The task:
Return the lines where the word "with" occurs.

Data block:
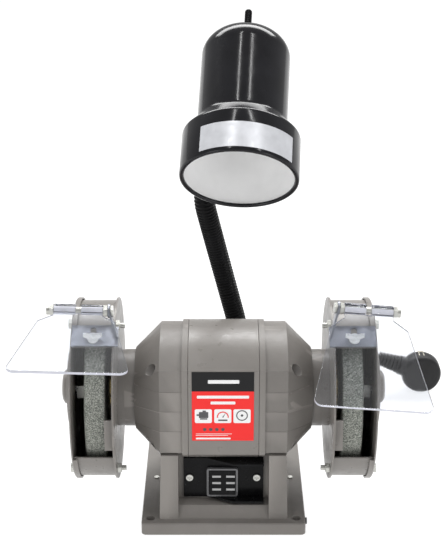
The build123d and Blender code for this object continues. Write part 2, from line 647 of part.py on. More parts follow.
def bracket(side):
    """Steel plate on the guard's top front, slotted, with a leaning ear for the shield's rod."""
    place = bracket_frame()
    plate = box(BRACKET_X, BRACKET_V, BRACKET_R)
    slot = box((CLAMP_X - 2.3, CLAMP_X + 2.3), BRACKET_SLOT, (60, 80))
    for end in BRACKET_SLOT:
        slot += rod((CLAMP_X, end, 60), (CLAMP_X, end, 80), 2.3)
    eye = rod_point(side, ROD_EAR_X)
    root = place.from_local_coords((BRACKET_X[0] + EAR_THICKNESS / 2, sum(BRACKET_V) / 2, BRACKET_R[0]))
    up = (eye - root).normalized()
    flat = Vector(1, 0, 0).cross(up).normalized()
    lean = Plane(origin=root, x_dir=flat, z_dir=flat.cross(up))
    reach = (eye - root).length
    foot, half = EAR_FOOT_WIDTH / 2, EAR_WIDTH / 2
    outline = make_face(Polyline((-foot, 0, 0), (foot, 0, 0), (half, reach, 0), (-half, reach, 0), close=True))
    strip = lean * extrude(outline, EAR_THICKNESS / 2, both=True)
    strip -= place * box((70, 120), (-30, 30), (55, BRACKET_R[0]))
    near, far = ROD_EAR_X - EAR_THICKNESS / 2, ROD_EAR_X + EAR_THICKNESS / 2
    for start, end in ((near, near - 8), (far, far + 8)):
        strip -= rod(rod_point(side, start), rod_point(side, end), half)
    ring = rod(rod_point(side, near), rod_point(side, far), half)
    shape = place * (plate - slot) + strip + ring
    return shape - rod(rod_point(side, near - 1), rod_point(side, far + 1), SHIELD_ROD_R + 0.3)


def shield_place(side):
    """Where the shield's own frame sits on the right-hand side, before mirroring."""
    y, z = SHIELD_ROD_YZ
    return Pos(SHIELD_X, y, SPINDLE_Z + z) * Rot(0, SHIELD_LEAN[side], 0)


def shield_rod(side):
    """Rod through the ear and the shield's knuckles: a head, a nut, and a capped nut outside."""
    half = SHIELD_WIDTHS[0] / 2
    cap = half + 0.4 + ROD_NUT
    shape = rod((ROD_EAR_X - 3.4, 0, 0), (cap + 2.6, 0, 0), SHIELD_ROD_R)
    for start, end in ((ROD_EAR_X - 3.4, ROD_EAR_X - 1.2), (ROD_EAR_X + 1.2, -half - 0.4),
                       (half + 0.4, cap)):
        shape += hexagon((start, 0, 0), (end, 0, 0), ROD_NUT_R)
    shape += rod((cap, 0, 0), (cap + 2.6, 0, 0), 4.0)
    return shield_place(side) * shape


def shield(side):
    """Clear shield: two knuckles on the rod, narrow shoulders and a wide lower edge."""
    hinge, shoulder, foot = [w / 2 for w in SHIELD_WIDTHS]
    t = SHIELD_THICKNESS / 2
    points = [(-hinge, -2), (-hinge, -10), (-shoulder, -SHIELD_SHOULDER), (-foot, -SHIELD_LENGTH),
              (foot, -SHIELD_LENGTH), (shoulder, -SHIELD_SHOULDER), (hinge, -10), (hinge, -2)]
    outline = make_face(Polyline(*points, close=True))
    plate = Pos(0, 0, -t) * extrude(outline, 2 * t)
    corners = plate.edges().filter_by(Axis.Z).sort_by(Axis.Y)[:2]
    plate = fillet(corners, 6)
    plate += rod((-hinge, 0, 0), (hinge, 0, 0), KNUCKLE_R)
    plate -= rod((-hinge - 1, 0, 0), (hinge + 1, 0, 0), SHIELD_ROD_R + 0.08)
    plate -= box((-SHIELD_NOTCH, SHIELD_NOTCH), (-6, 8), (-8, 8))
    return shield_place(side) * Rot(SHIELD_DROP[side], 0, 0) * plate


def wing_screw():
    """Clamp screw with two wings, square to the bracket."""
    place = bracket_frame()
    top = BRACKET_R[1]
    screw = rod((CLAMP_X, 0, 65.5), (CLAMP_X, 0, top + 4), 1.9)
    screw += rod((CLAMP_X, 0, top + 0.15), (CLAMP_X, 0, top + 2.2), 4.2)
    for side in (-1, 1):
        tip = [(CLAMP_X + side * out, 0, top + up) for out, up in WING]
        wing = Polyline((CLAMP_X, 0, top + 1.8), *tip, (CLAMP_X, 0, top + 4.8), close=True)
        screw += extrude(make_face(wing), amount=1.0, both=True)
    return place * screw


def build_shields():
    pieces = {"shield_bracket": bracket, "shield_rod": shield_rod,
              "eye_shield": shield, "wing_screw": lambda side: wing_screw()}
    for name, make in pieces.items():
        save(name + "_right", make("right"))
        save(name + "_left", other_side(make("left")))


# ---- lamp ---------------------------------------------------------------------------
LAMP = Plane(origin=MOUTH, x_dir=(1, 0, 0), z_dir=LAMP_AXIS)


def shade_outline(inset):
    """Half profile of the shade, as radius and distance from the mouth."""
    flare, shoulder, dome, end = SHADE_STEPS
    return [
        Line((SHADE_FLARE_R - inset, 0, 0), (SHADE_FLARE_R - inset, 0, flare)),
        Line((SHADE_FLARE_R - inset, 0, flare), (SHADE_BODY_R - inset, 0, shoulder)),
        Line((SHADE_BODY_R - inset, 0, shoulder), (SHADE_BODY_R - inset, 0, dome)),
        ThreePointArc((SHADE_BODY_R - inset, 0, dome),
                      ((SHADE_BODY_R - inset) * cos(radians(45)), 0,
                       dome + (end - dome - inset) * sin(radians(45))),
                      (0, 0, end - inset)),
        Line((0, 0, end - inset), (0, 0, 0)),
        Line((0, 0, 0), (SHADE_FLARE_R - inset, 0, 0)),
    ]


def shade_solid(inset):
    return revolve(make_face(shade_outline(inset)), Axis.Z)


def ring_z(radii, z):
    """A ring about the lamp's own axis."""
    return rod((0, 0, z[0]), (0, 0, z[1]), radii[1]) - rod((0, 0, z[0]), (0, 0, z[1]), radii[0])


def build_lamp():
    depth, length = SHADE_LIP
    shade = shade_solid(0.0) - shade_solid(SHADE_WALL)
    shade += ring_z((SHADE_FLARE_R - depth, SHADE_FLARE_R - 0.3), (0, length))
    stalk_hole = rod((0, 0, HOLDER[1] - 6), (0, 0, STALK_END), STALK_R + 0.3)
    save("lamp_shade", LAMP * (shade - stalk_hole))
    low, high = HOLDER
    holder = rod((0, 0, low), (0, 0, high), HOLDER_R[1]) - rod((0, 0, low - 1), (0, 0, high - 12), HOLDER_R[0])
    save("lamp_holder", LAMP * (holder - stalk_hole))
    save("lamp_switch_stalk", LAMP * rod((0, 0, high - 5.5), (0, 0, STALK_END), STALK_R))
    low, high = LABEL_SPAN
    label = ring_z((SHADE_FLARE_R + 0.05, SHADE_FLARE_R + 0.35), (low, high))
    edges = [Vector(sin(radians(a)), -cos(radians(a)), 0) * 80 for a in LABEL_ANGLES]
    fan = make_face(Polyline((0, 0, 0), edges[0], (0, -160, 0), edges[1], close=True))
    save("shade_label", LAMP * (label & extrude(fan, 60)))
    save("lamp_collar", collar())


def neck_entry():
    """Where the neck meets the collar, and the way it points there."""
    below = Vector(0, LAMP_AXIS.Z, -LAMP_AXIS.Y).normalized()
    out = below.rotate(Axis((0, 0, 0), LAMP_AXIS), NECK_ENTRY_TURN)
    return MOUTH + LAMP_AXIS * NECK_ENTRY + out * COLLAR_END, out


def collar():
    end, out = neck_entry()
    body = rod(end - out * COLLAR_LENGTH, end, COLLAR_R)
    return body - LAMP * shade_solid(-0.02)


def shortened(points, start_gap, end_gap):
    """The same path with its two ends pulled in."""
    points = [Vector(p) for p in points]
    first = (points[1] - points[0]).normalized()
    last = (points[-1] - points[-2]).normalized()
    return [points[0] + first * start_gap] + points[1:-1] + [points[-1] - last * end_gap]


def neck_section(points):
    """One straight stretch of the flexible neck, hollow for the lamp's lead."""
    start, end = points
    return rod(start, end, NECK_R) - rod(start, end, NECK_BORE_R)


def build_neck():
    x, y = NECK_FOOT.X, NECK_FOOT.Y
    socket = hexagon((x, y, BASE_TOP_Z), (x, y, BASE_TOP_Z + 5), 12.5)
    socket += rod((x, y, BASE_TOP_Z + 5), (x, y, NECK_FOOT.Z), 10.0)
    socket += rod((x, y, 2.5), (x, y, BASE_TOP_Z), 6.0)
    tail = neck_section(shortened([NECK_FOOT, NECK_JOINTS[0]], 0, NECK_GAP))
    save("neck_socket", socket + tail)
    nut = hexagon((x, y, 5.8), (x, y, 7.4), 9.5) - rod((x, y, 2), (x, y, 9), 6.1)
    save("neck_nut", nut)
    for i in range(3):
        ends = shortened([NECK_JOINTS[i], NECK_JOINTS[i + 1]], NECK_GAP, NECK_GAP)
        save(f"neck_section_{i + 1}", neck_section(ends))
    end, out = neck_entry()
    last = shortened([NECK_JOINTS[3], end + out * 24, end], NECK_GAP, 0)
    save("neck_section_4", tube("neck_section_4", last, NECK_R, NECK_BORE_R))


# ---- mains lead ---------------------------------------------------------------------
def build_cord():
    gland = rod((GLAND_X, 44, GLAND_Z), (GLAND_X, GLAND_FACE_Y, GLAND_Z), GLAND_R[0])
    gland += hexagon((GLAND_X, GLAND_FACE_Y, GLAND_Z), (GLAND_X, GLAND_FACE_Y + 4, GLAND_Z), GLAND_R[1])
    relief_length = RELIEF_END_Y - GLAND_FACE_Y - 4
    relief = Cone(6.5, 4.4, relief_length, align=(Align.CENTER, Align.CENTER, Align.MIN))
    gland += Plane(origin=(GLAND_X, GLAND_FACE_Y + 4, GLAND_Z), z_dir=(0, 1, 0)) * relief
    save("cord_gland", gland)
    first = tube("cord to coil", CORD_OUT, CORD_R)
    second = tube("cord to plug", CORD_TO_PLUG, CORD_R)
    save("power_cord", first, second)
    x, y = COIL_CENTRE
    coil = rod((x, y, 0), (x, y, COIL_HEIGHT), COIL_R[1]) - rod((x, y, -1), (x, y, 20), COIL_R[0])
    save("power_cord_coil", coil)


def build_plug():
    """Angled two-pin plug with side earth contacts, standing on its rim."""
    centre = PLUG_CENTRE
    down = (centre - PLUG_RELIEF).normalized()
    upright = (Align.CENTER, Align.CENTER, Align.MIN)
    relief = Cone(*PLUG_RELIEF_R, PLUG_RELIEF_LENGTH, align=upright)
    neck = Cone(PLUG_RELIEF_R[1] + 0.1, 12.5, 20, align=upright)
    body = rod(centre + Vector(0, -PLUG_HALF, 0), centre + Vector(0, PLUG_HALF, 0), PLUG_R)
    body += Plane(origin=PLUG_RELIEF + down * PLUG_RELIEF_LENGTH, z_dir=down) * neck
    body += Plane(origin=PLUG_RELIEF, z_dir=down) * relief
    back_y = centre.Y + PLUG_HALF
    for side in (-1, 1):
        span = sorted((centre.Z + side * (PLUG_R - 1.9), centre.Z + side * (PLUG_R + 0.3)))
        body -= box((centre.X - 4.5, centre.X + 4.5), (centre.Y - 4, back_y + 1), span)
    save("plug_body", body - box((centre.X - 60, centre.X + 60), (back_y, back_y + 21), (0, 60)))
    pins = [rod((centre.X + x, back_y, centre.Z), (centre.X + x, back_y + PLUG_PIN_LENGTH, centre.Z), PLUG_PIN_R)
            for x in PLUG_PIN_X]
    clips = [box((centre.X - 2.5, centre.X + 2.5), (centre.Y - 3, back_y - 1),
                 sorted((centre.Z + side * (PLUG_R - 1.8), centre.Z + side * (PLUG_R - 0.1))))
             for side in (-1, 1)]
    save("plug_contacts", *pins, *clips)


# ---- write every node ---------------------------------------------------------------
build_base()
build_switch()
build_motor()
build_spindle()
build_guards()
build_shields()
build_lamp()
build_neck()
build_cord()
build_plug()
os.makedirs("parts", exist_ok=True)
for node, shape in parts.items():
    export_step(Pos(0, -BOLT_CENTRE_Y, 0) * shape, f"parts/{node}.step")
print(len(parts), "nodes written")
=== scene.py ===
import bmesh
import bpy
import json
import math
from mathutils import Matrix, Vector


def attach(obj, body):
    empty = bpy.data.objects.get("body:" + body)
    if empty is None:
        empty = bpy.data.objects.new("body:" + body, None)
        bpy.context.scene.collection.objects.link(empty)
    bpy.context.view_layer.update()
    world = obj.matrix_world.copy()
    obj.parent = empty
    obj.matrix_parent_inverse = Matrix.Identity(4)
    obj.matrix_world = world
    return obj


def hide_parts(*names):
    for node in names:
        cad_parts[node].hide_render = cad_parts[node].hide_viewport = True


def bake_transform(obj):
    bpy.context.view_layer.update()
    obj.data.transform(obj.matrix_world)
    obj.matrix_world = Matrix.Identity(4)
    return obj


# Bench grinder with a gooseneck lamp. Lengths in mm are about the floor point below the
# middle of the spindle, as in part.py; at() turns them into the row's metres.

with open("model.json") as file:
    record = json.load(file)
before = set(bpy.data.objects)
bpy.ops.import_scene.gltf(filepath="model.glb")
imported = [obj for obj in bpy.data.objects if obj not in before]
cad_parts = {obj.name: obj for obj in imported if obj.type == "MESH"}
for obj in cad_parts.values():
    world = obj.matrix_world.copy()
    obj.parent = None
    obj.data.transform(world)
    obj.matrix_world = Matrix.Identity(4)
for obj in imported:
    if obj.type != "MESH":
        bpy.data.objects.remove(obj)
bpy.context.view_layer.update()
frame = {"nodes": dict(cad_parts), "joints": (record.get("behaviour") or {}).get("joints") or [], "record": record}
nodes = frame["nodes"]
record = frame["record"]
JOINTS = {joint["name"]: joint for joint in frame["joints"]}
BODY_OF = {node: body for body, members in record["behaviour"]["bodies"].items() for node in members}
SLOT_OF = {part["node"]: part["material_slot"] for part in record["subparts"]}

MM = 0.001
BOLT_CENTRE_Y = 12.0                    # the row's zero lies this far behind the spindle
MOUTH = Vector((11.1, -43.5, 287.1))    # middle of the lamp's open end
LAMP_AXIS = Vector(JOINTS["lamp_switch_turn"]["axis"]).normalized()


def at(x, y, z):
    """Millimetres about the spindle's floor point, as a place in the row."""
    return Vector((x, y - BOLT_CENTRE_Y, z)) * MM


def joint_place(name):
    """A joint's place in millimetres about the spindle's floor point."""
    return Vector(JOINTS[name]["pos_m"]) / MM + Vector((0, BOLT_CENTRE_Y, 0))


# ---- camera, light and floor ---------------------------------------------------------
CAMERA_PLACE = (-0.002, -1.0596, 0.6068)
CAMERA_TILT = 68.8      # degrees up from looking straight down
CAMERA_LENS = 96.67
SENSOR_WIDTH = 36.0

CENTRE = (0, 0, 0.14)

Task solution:
    """Steel plate on the guard's top front, slotted, with a leaning ear for the shield's rod."""
    """Clamp screw with two wings, square to the bracket."""
    """The same path with its two ends pulled in."""
    """Angled two-pin plug with side earth contacts, standing on its rim."""
# Bench grinder with a gooseneck lamp. Lengths in mm are about the floor point below the
with open("model.json") as file:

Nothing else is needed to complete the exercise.